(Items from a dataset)
++++

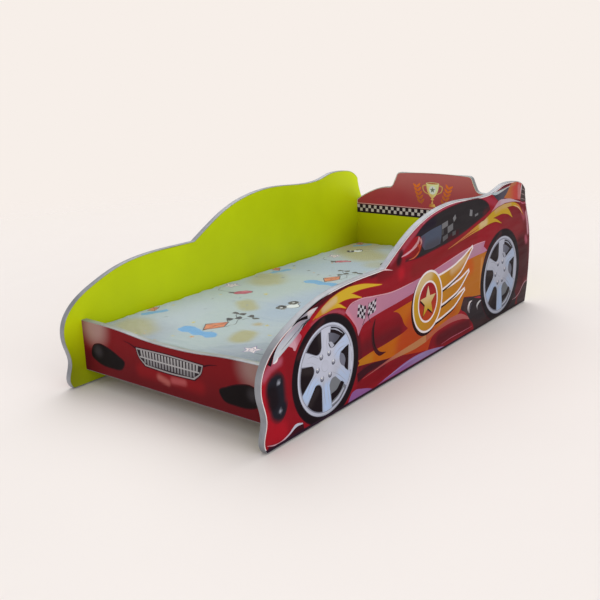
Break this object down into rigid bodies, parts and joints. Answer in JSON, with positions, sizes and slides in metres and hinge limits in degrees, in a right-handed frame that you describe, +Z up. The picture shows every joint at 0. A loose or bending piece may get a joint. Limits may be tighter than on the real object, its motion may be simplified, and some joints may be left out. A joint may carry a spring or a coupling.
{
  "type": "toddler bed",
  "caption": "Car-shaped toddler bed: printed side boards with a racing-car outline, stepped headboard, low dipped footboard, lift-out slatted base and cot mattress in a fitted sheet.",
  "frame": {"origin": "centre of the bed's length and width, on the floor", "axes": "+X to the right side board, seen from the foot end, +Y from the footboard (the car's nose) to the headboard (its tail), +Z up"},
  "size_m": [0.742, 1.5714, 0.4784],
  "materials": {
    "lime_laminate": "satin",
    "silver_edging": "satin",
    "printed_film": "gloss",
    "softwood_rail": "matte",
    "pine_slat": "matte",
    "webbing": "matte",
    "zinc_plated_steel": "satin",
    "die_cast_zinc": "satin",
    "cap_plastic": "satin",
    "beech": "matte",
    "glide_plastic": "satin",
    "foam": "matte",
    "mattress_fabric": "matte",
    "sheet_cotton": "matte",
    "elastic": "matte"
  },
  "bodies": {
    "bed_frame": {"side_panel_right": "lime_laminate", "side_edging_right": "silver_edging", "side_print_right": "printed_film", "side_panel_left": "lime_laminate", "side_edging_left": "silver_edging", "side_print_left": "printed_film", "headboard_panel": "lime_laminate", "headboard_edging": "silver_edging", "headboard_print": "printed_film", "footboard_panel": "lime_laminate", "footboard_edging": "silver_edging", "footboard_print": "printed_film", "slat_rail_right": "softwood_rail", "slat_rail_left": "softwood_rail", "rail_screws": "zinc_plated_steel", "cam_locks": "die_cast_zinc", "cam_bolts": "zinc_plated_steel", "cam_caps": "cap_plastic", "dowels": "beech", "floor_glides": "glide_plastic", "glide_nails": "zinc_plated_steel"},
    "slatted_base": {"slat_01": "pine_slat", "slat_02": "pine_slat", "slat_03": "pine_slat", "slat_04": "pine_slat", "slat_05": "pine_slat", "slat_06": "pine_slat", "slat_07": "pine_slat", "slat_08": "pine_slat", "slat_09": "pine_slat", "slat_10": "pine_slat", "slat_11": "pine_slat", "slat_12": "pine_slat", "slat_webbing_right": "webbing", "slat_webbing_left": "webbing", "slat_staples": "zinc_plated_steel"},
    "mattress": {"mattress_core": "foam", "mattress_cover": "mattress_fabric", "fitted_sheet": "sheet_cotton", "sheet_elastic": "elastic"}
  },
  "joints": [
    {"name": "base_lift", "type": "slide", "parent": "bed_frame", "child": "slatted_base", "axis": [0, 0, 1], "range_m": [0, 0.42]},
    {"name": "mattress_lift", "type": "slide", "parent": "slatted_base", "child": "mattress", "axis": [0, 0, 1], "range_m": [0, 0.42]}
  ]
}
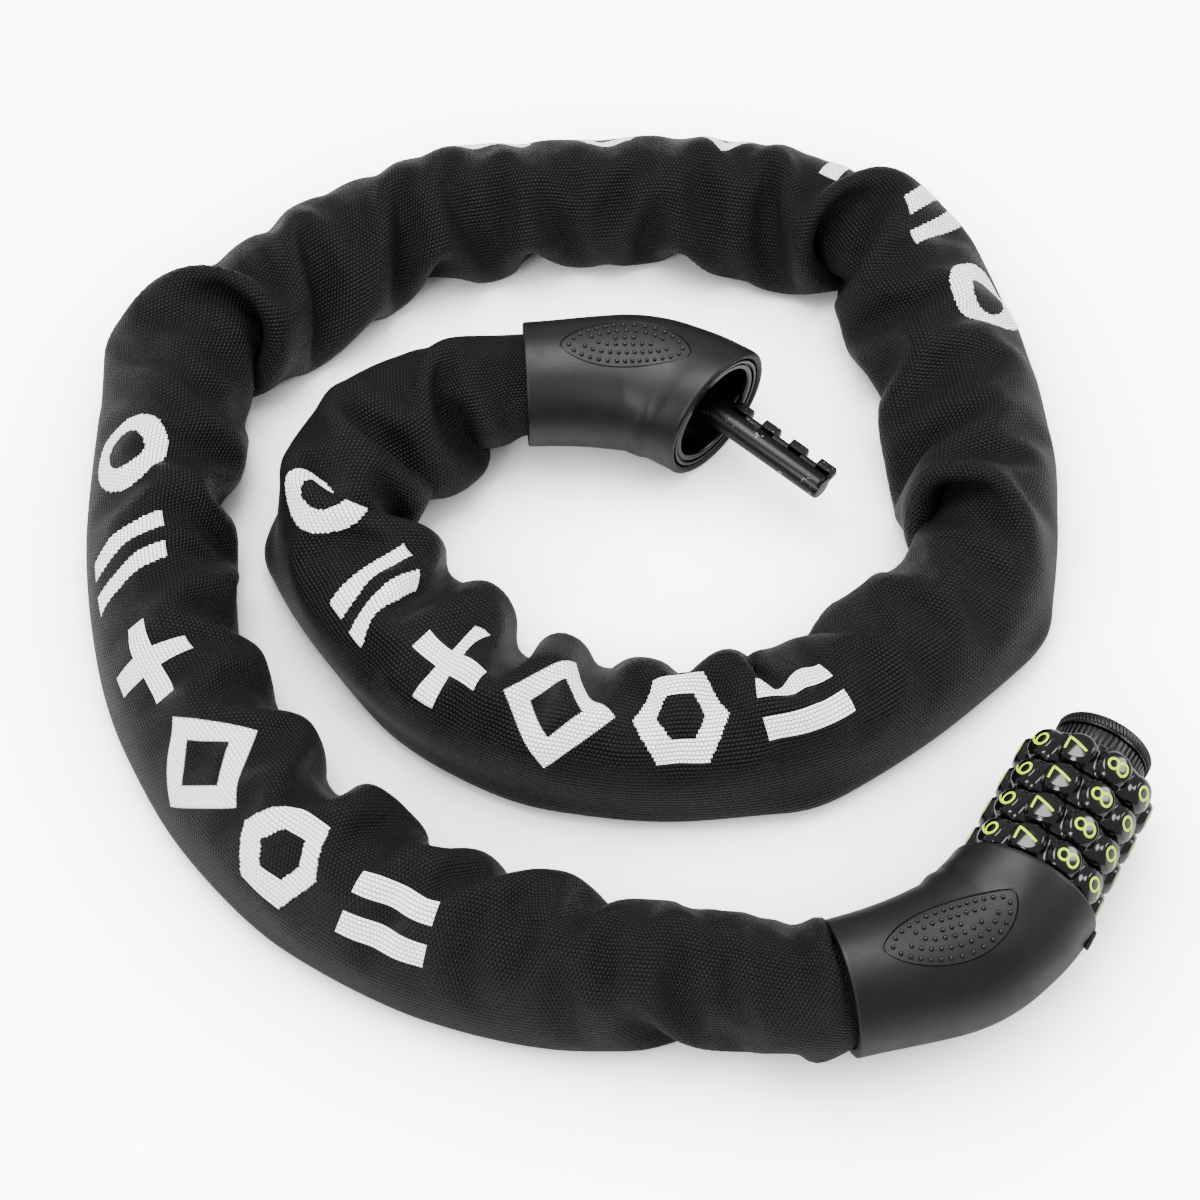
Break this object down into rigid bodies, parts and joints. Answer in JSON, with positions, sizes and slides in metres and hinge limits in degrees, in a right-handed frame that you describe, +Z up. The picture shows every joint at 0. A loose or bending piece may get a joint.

++++

:: Task directions ::
Every line of the data above should be copied exactly.

:: Solution for this exercise ::
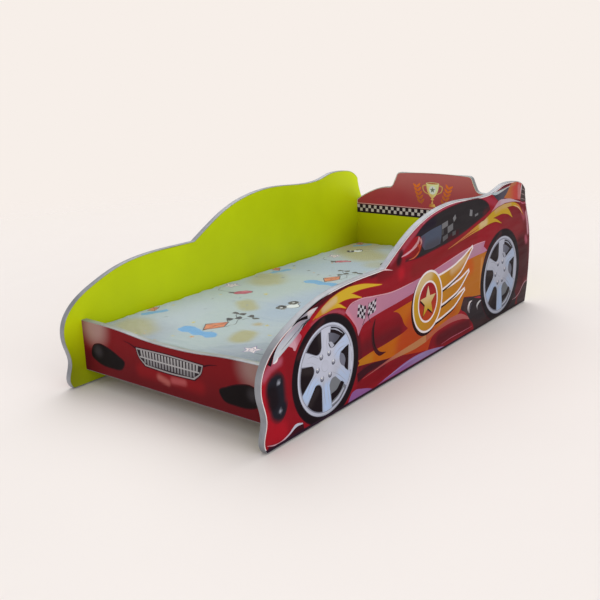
Break this object down into rigid bodies, parts and joints. Answer in JSON, with positions, sizes and slides in metres and hinge limits in degrees, in a right-handed frame that you describe, +Z up. The picture shows every joint at 0. A loose or bending piece may get a joint. Limits may be tighter than on the real object, its motion may be simplified, and some joints may be left out. A joint may carry a spring or a coupling.
{
  "type": "toddler bed",
  "caption": "Car-shaped toddler bed: printed side boards with a racing-car outline, stepped headboard, low dipped footboard, lift-out slatted base and cot mattress in a fitted sheet.",
  "frame": {"origin": "centre of the bed's length and width, on the floor", "axes": "+X to the right side board, seen from the foot end, +Y from the footboard (the car's nose) to the headboard (its tail), +Z up"},
  "size_m": [0.742, 1.5714, 0.4784],
  "materials": {
    "lime_laminate": "satin",
    "silver_edging": "satin",
    "printed_film": "gloss",
    "softwood_rail": "matte",
    "pine_slat": "matte",
    "webbing": "matte",
    "zinc_plated_steel": "satin",
    "die_cast_zinc": "satin",
    "cap_plastic": "satin",
    "beech": "matte",
    "glide_plastic": "satin",
    "foam": "matte",
    "mattress_fabric": "matte",
    "sheet_cotton": "matte",
    "elastic": "matte"
  },
  "bodies": {
    "bed_frame": {"side_panel_right": "lime_laminate", "side_edging_right": "silver_edging", "side_print_right": "printed_film", "side_panel_left": "lime_laminate", "side_edging_left": "silver_edging", "side_print_left": "printed_film", "headboard_panel": "lime_laminate", "headboard_edging": "silver_edging", "headboard_print": "printed_film", "footboard_panel": "lime_laminate", "footboard_edging": "silver_edging", "footboard_print": "printed_film", "slat_rail_right": "softwood_rail", "slat_rail_left": "softwood_rail", "rail_screws": "zinc_plated_steel", "cam_locks": "die_cast_zinc", "cam_bolts": "zinc_plated_steel", "cam_caps": "cap_plastic", "dowels": "beech", "floor_glides": "glide_plastic", "glide_nails": "zinc_plated_steel"},
    "slatted_base": {"slat_01": "pine_slat", "slat_02": "pine_slat", "slat_03": "pine_slat", "slat_04": "pine_slat", "slat_05": "pine_slat", "slat_06": "pine_slat", "slat_07": "pine_slat", "slat_08": "pine_slat", "slat_09": "pine_slat", "slat_10": "pine_slat", "slat_11": "pine_slat", "slat_12": "pine_slat", "slat_webbing_right": "webbing", "slat_webbing_left": "webbing", "slat_staples": "zinc_plated_steel"},
    "mattress": {"mattress_core": "foam", "mattress_cover": "mattress_fabric", "fitted_sheet": "sheet_cotton", "sheet_elastic": "elastic"}
  },
  "joints": [
    {"name": "base_lift", "type": "slide", "parent": "bed_frame", "child": "slatted_base", "axis": [0, 0, 1], "range_m": [0, 0.42]},
    {"name": "mattress_lift", "type": "slide", "parent": "slatted_base", "child": "mattress", "axis": [0, 0, 1], "range_m": [0, 0.42]}
  ]
}
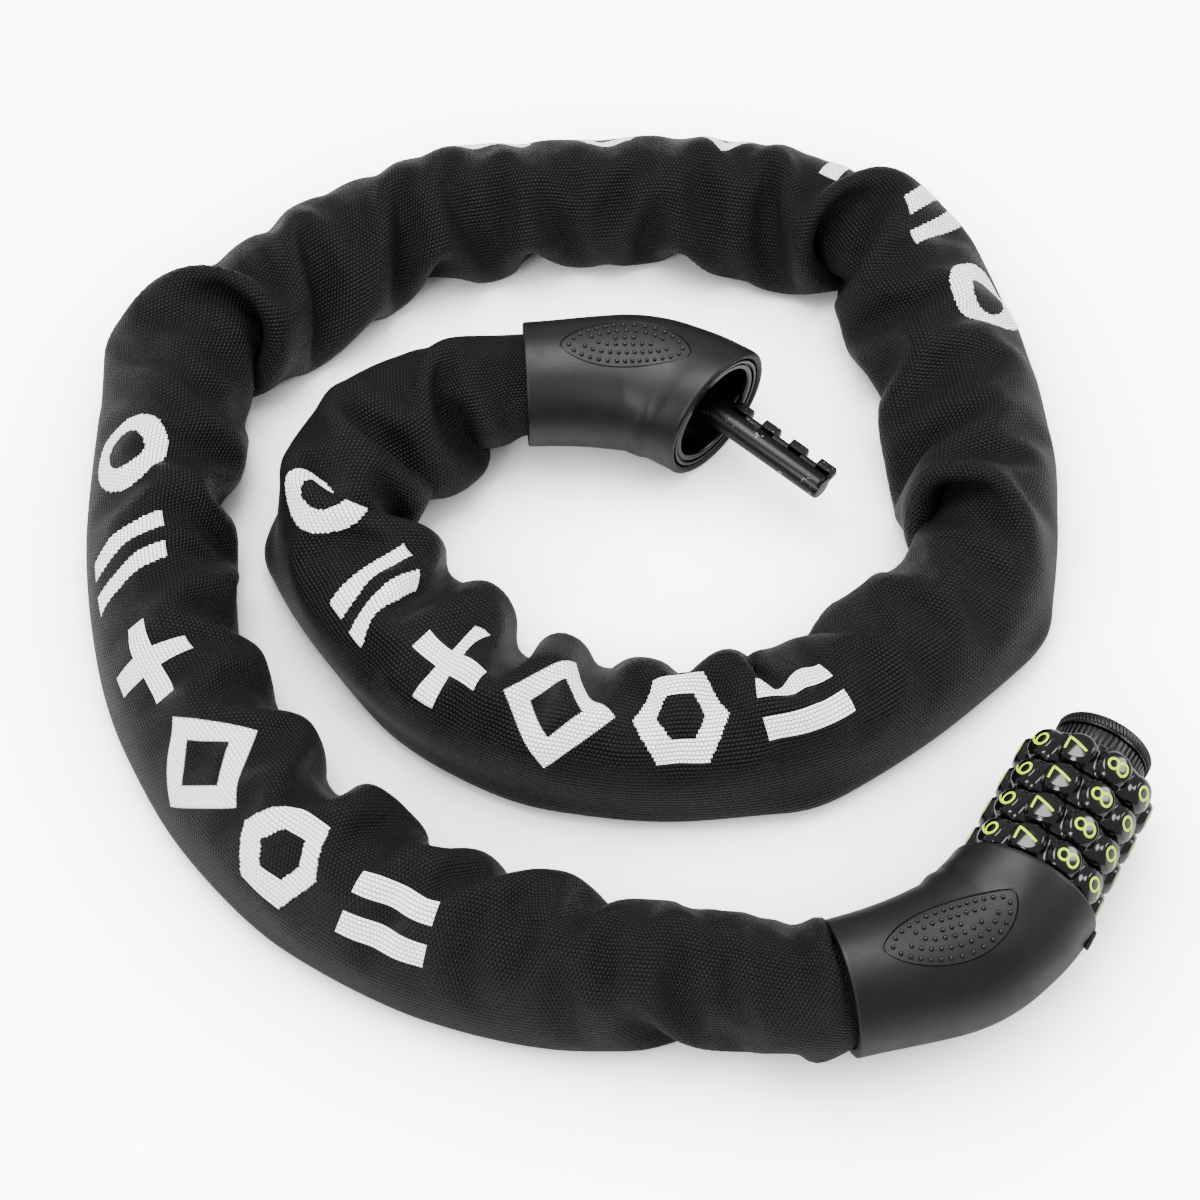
Break this object down into rigid bodies, parts and joints. Answer in JSON, with positions, sizes and slides in metres and hinge limits in degrees, in a right-handed frame that you describe, +Z up. The picture shows every joint at 0. A loose or bending piece may get a joint.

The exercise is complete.